What about broader cultural clashes between Canadian businesses and the Chinese people at large? “As a global company, we are accustomed to working with a variety of cultures on a daily basis, so we don’t view it as a cause of friction,” said Jim Tobin. “That said, we typically have either North American or European staff oversee the development of a new facility in China, depending on the home site of the particular product and whether or not the product is new to the market. In cases where the product isn’t new to market, Chinese staff is fully competent to start a new plant on their own.”
This may be an area where Canadians are at a particular advantage. “While the Chinese are very open and willing to build global business relationships with anyone from almost anywhere, they tend to see Canadians as particularly easy to deal with, probably because we have such large Chinese populations in major cities like Toronto and Vancouver,” said Steve Rodgers. “For the suppliers, this can make it easier to find people who are willing to go back to China and assist in startup operations.”
Organizations like APMA work hard to make it easier still. “APMA has participated in several of the most recent China International Auto Parts Expos in Beijing, taking a number of Canadian suppliers over with us and introducing them to potential partners,” Rodgers continued. “And we continue to work with Chinese companies that are coming to North America in search of partnerships, and interact regularly with all of the Canadian consulate and embassy staff in Beijing and other locations throughout China to help companies get established there and grow their businesses.”

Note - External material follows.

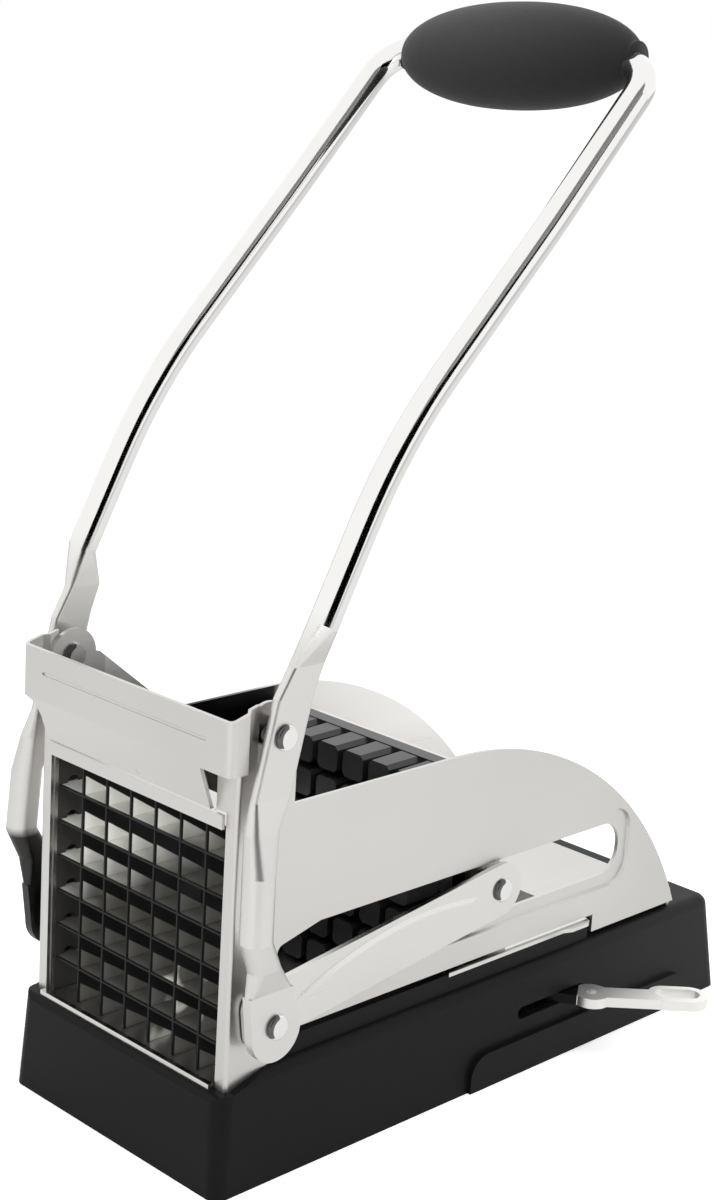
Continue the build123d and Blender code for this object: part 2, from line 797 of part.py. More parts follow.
def pusher_block():
    "Plastic pusher with a square pin for every cell of the blade grid."
    front = face_y + pusher_start
    back = front + pusher_plate
    top = window_middle + (cells - 1) / 2 * cell_pitch + pin_side / 2 + pusher_brim
    low = window_middle - (cells - 1) / 2 * cell_pitch - pin_side / 2
    plate = block(-pusher_half, pusher_half, front, back, low, top)
    base = Plane(origin=(0, front, 0), x_dir=(1, 0, 0), z_dir=(0, -1, 0))
    pin = Rectangle(pin_side, pin_side)
    pin = chamfer(pin.vertices(), pin_chamfer)
    for x in row(cells, cell_pitch):
        for z in row(cells, cell_pitch):
            plate += extrude(base * Pos(x, window_middle + z) * pin, amount=pin_length, taper=pin_draft)
    for x, z in screw_grid():
        post = Plane(origin=(x, back, z), z_dir=(0, 1, 0)) * Circle(pusher_post_radius)
        plate += extrude(post, amount=pusher_gap)
        hole = Plane(origin=(x, back - 2, z), z_dir=(0, 1, 0)) * Circle(screw_radius + bore_play)
        plate -= extrude(hole, amount=pusher_gap + 3)
    return plate


def screw_grid():
    "Places of the four screws that join the pusher and its carriage."
    places = []
    for x in (-pusher_screw_x, pusher_screw_x):
        for z in (-pusher_screw_z, pusher_screw_z):
            places.append((x, window_middle + z))
    return places


def pusher_carriage():
    "Steel yoke: back plate, two side arms and the runners that slide under the side plates."
    low = window_bottom + 1
    top = window_middle + carriage_half
    back = carriage_y + carriage_sheet
    yoke = block(-side_arm_inner + 0.6, side_arm_inner - 0.6, carriage_y, back, low, top)
    yoke += block(-pusher_half, pusher_half, carriage_y, carriage_y + carriage_flange, top - carriage_sheet, top)
    eye = Pos(slider_y, slider_height) * Circle(eye_radius)
    web = Polyline(
        (carriage_y, runner_bottom),
        (slider_y + eye_radius, runner_bottom),
        (slider_y + eye_radius, slider_height),
        (slider_y, slider_height + eye_radius),
        (carriage_y, slider_height + eye_radius),
        close=True,
    )
    side = slab(make_face(web) + eye, side_arm_inner, side_arm_outer)
    side += block(side_arm_inner - 1, side_arm_outer, carriage_y, back, runner_bottom, slider_height + eye_radius)
    runner_front = face_y + pusher_start
    end = face_y + runner_end
    plan = Polyline(
        (side_arm_inner, runner_front),
        (runner_reach, runner_front),
        (runner_reach, end - runner_foot - runner_foot_slope),
        (runner_reach + runner_foot_step, end - runner_foot),
        (runner_reach + runner_foot_step, end),
        (side_arm_inner, end),
        close=True,
    )
    plan = make_face(plan)
    plan = fillet([v for v in plan.vertices() if v.X > runner_reach and v.Y > end - 1], 3)
    side += Pos(0, 0, runner_bottom) * extrude(plan, amount=runner_sheet)
    side -= rod_x(slider_y, slider_height, side_arm_inner - 1, side_arm_outer + 1, rivet_radius + bore_play)
    yoke = yoke + side + mirror(side, about=Plane.YZ)
    for x, z in screw_grid():
        hole = Plane(origin=(x, carriage_y - 1, z), z_dir=(0, 1, 0)) * Circle(screw_radius + bore_play)
        yoke -= extrude(hole, amount=carriage_sheet + 2)
    return yoke


def carriage_pins():
    "Pins of the carriage, which run in the slots of the side plates."
    end = body_half - play
    pin = rod_x(slider_y, slider_height, side_arm_inner - rivet_head, end, rivet_radius)
    pin += rod_x(slider_y, slider_height, side_arm_inner - rivet_head, side_arm_inner, rivet_head_radius)
    pin += rod_x(slider_y, slider_height, side_arm_outer, end, washer_radius)
    return both(pin)


def pusher_screws():
    "Screws that hold the plastic pusher on its carriage."
    back = carriage_y + carriage_sheet
    screws = []
    for x, z in screw_grid():
        shank = Plane(origin=(x, back - pusher_screw_length, z), z_dir=(0, 1, 0)) * Circle(screw_radius)
        head = Plane(origin=(x, back, z), z_dir=(0, 1, 0)) * Circle(screw_head_radius)
        screws.append(extrude(shank, amount=pusher_screw_length) + extrude(head, amount=screw_head))
    return screws


# ---------------------------------------------------------------- suction foot

def suction_cup():
    "Rubber cup with its hub."
    profile = make_face(Polyline(
        (0, 0),
        (cup_radius, 0),
        (cup_radius, cup_rim),
        (hub_radius + cup_shoulder, cup_rim + cup_rise),
        (hub_radius, hub_height),
        (0, hub_height),
        close=True,
    ))
    cup = revolve(Plane.XZ * profile, Axis.Z)
    return cup - Pos(0, 0, stem_seat) * extrude(Circle(stem_radius), amount=hub_height)


def suction_stem():
    "Stem moulded into the hub, cross-drilled for its pin."
    stem = Pos(0, 0, stem_seat) * extrude(Circle(stem_radius), amount=stem_top - stem_seat)
    return stem - pin_bar(stem_pin_radius, 3 * stem_radius)


def pin_bar(radius, length):
    "Bar through the stem, square to the suction lever."
    across = Plane(origin=(0, 0, stem_pin_height), z_dir=_across())
    return extrude(across * Circle(radius), amount=length / 2, both=True)


def _across():
    "Direction of the stem pin."
    turn = radians(bar_angle + 90)
    return (cos(turn), sin(turn), 0)


def stem_pin():
    "Cross pin that the collar lifts."
    return pin_bar(stem_pin_radius, 2 * collar_radius - 2)


def cam_collar():
    "Turning collar with a slanting slot on each side, cut along the path of the stem pin."
    ring = Pos(0, 0, collar_bottom) * extrude(Circle(collar_radius), amount=collar_top - collar_bottom)
    ring -= Pos(0, 0, collar_bottom - 1) * extrude(Circle(stem_radius + 0.1), amount=collar_top)
    bar = pin_bar(stem_pin_radius + pin_play, 3 * collar_radius)
    for step in range(slot_steps + 1):
        share = step / slot_steps
        ring -= Pos(0, 0, suction_lift * share) * Rot(0, 0, suction_turn * share) * bar
    return ring


def suction_lever():
    "Flat steel lever: ring, bar, and outside the wall a strip with an open finger loop."
    loop_middle = (loop_start + loop_end) / 2
    hole_length = loop_end - loop_start - 2 * loop_wall
    strip = Circle(strip_eye)
    strip += Pos(loop_middle / 2, 0) * Rectangle(loop_middle, strip_width)
    strip += Pos(loop_middle, loop_offset) * SlotOverall(loop_end - loop_start, loop_width)
    strip -= Pos(loop_middle, loop_hole_offset) * SlotOverall(hole_length, loop_hole_width)
    plan = Circle(collar_radius + ring_width)
    plan += Pos(strip_start / 2, 0) * Rectangle(strip_start, bar_width)
    plan += Pos(strip_start, 0) * Rot(0, 0, strip_angle - bar_angle) * strip
    plan -= Circle(collar_radius + bore_play)
    plan -= Pos(strip_start, 0) * Circle(strip_hole)
    return Rot(0, 0, bar_angle) * Pos(0, 0, strip_bottom) * extrude(plan, amount=strip_sheet)


# ---------------------------------------------------------------- files

def save(name, pieces):
    "Write one node."
    solids = pieces if isinstance(pieces, list) else [pieces]
    export_step(Compound(children=[Part() + s for s in solids]), f"parts/{name}.step")


def main():
    os.makedirs("parts", exist_ok=True)
    arms = both(arm())
    links = both(link())
    save("base_shell", base_shell())
    save("floor_pan", floor_pan())
    save("body_screws", body_screws())
    save("right_side_plate", side_plate(False))
    save("left_side_plate", mirror(side_plate(True), about=Plane.YZ))
    save("front_panel", front_panel())
    save("pivot_rivets", pivot_rivets())
    save("pivot_spacers", pivot_spacers())
    save("blade_frame", blade_frame())
    save("horizontal_blades", horizontal_blades())
    save("vertical_blades", vertical_blades())
    save("right_arm", arms[0])
    save("left_arm", arms[1])
    save("crossbar", crossbar())
    save("grip", grip(arms))
    save("link_rivets", link_rivets())
    save("right_link", links[0])
    save("left_link", links[1])
    save("slot_rivets", slot_rivets())
    save("pusher_block", pusher_block())
    save("pusher_carriage", pusher_carriage())
    save("carriage_pins", carriage_pins())
    save("pusher_screws", pusher_screws())
    save("suction_cup", suction_cup())
    save("suction_stem", suction_stem())
    save("stem_pin", stem_pin())
    save("cam_collar", cam_collar())
    save("suction_lever", suction_lever())


main()
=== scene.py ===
import math

import bmesh
import bpy
from mathutils import Matrix, Vector


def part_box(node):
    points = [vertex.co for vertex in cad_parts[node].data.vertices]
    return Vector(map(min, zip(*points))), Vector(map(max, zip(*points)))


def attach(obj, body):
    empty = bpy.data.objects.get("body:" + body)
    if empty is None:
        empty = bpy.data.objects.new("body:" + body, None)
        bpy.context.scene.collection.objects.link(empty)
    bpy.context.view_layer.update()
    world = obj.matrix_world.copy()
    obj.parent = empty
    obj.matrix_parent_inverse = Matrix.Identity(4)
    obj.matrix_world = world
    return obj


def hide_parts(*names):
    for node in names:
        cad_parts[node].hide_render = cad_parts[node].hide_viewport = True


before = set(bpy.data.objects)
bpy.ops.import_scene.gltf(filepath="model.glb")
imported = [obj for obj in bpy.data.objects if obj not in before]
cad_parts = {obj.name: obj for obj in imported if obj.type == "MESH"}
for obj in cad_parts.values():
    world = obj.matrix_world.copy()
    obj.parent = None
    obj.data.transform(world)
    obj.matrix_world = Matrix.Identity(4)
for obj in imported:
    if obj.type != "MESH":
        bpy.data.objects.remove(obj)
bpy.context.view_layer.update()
print("frame loaded")


# shader maths: a wrapped socket whose operators add Math nodes

class Value:
    def __init__(self, recipe, socket):
        self.recipe = recipe
        self.socket = socket

    def math(self, operation, first, second=0.0, clamp=False):
        settings = {"operation": operation, "use_clamp": clamp}
        return self.recipe.node("ShaderNodeMath", settings, {0: first, 1: second})

    def __add__(self, other):
        return self.math("ADD", self, other)

    def __radd__(self, other):
        return self.math("ADD", other, self)

    def __sub__(self, other):
        return self.math("SUBTRACT", self, other)

    def __rsub__(self, other):
        return self.math("SUBTRACT", other, self)

    def __mul__(self, other):
        return self.math("MULTIPLY", self, other)

    def __rmul__(self, other):
        return self.math("MULTIPLY", other, self)

    def __truediv__(self, other):
        return self.math("DIVIDE", self, other)

    def __gt__(self, other):
        return self.math("GREATER_THAN", self, other)

    def __lt__(self, other):
        return self.math("LESS_THAN", self, other)

    def clamped(self):
        return self.math("ADD", self, 0.0, clamp=True)

    def fraction(self):
        return self.math("FRACT", self)

    def swing(self, width):  # a pattern between 0 and 1, made to swing about zero
        return (self - 0.5) * width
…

To return to where we came in, things didn’t work out too well for Butch and Sundance down in Bolivia but the road to China is considerably less risky for Canadian auto parts suppliers, provided they take a few elementary precautions. “We studied the Chinese market for several years before going in, and went in with a partner rather than as a wholly-owned business when we finally did,” said the rep from the Tier II supplier. “China is a long way from home and, whether you’re doing Tier I or Tier II business, being successful requires a good, solid plan.”